Mythbusting Mondays: Is MSG safe or dangerous? Here are the effects of ajinomoto on health
Quick, what’s the one cooking ingredient that comes to food safety? Around half of you out there have probably thought of monosodium glutamate (MSG). Today, we answer that much-asked question: Is MSG safe?
Yes, there are many rumours that this food additive affects the health adversely. One common thread in all is the Chinese Restaurant Syndrome. It is characterised by a feeling of bloatedness and nausea after eating Chinese food.
The needle of blame almost always points to MSG. However, the truth is no scientific study has been able to conclusively show that MSG is bad for health.
What is MSG?
Monosodium glutamate or MSG, as the name suggests, is a salt of sodium. It is also known as ajinomoto, after the Japanese firm Ajinomoto, which produces it on a mass scale.
To be a little more technical, it is the salt form of the amino acid known as glutamic acid. And glutamic acid occurs naturally in the human body and many foods.
It is used as a food additive to give dishes that typical Umami or meaty taste. And although that glutamate bears a resemblance to gluten, MSG does not contain gluten.

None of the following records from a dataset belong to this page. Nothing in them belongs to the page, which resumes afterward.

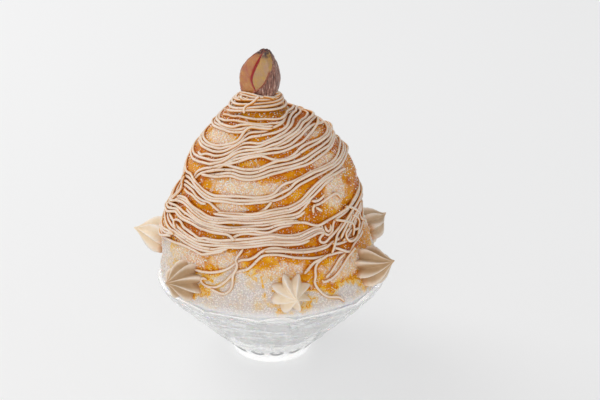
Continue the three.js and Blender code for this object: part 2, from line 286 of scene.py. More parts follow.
class Finish:
    """A material and its nodes."""

    def __init__(self, name):
        self.material = bpy.data.materials.new(name)
        self.material.use_nodes = True
        self.nodes = self.material.node_tree.nodes
        self.links = self.material.node_tree.links
        self.shader = self.nodes["Principled BSDF"]
        self.place = self.nodes.new("ShaderNodeTexCoord").outputs["Object"]

    def node(self, kind, inputs=None, **settings):
        made = self.nodes.new(kind)
        for key, value in settings.items():
            setattr(made, key, value)
        for key, value in (inputs or {}).items():
            if isinstance(value, bpy.types.NodeSocket):
                self.links.new(value, made.inputs[key])
            else:
                made.inputs[key].default_value = value
        return made

    def stretched(self, upward):
        """The place, with its heights scaled."""
        inputs = {"Vector": self.place, "Scale": (1.0, 1.0, upward)}
        return self.node("ShaderNodeMapping", inputs).outputs["Vector"]

    def noise(self, size, detail=3.0, roughness=0.55, place=None):
        """Fractal noise with lumps of a size in mm."""
        inputs = {"Scale": 1 / (size * MM), "Detail": detail, "Roughness": roughness}
        return self.node("ShaderNodeTexNoise", {"Vector": place or self.place, **inputs}).outputs["Fac"]

    def cells(self, size):
        """The distance from the middle of the nearest of many cells of a size in mm."""
        inputs = {"Vector": self.place, "Scale": 1 / (size * MM)}
        return self.node("ShaderNodeTexVoronoi", inputs).outputs["Distance"]

    def share(self, name):
        return self.node("ShaderNodeAttribute", attribute_name=name).outputs["Fac"]

    def math(self, operation, a, b=0.0, clamp=False):
        return self.node("ShaderNodeMath", {0: a, 1: b}, operation=operation, use_clamp=clamp).outputs[0]

    def plus(self, a, b, clamp=False):
        return self.math("ADD", a, b, clamp)

    def minus(self, a, b):
        return self.math("SUBTRACT", a, b)

    def times(self, a, b, clamp=False):
        return self.math("MULTIPLY", a, b, clamp)

    def crease(self, noise):
        """0 along the lines where a noise crosses its middle."""
        return self.math("ABSOLUTE", self.minus(noise, 0.5))

    def span(self, value, low, high, to_low=0.0, to_high=1.0):
        inputs = {"Value": value, "From Min": low, "From Max": high, "To Min": to_low, "To Max": to_high}
        return self.node("ShaderNodeMapRange", inputs, interpolation_type="SMOOTHSTEP").outputs["Result"]

    def mix(self, share, a, b):
        return self.node("ShaderNodeMix", {0: share, 6: a, 7: b}, data_type="RGBA").outputs[2]

    def ramp(self, value, stops):
        made = self.node("ShaderNodeValToRGB", {"Fac": value})
        bar = made.color_ramp.elements
        while len(bar) < len(stops):
            bar.new(1.0)
        for element, (at, colour) in zip(bar, stops):
            element.position = at
            element.color = colour
        return made.outputs["Color"]

    def set(self, **values):
        """Sets the shader's own sockets: a socket is linked, and a value is set."""
        for key, value in values.items():
            socket = self.shader.inputs[key.replace("_", " ")]
            if isinstance(value, bpy.types.NodeSocket):
                self.links.new(value, socket)
            else:
                socket.default_value = value

    def bump(self, height, distance, strength=1.0, before=None):
        inputs = {"Height": height, "Distance": distance * MM, "Strength": strength}
        if before is not None:
            inputs["Normal"] = before
        return self.node("ShaderNodeBump", inputs).outputs["Normal"]


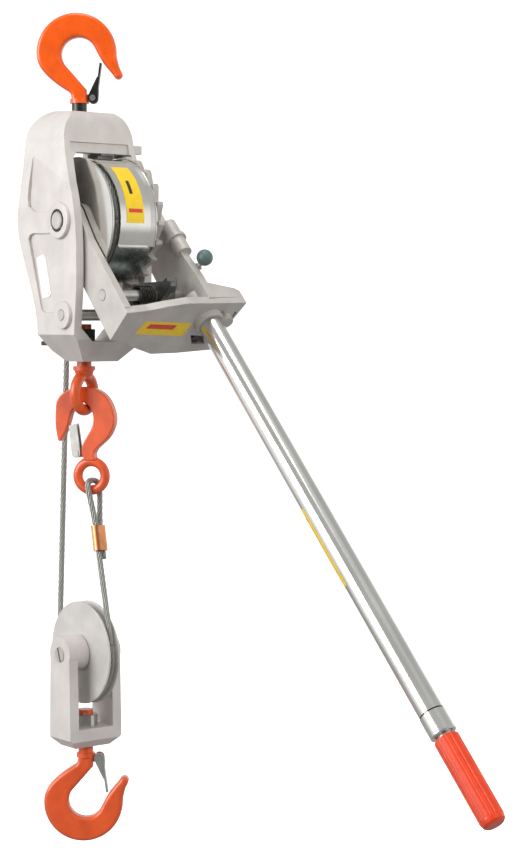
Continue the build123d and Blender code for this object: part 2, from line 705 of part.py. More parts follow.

A person with Celiac disease — one of whose symptoms is gluten allergy — may have an allergic reaction to soy sauce. However, that reaction is to the wheat component of the sauce — which contains gluten — and not to MSG.
Is MSG safe?
While we can argue ad nauseam as to whether MSG is safe or not, let the experts weigh in here. And we are talking about experts at the US Food and Drug Administration (USFDA).
The official USFDA page for MSG says the organisation views its addition to food as “generally recognized as safe.” It adds: “Although many people identify themselves as sensitive to MSG, in studies with such individuals given MSG or a placebo, scientists have not been able to consistently trigger reactions.”
But what about Chinese Restaurant Syndrome? The USFDA says: “Over the years, FDA has received reports of symptoms such as headache and nausea after eating foods containing MSG. However, we were never able to confirm that the MSG caused the reported effects.”
It adds: “These adverse event reports helped trigger FDA to ask the independent scientific group Federation of American Societies for Experimental Biology (FASEB) to examine the safety of MSG in the 1990s. FASEB’s report concluded that MSG is safe.
“The FASEB report identified some short-term, transient, and generally mild symptoms, such as headache, numbness, flushing, tingling, palpitations, and drowsiness that may occur in some sensitive individuals who consume 3 grams or more of MSG without food.
“However, a typical serving of a food with added MSG contains less than 0.5 grams of MSG. Consuming more than 3 grams of MSG without food at one time is unlikely.”
Final verdict: Safe!
So we seem to have a consensus here on the question: Is MSG safe? The answer: YES!
In case you need more proof, let’s turn to the USFDA again, which says the glutamate is MSG and that in foods are “chemically indistinguishable.” It also says: “Our bodies ultimately metabolize both sources of glutamate in the same way.”
If you need further evidence, read what the USFDA says about MSG safe limits: “An average adult consumes approximately 13 grams of glutamate each day from the protein in food, while intake of added MSG is estimated at around 0.55 grams per day.”
All in all, MSG is clearly safe for consumption. Of course, there are limits to it, but then there are also limits to everything we can consume. After all, even water can kill you if drunk in heavy proportions, and we are not talking about drowning!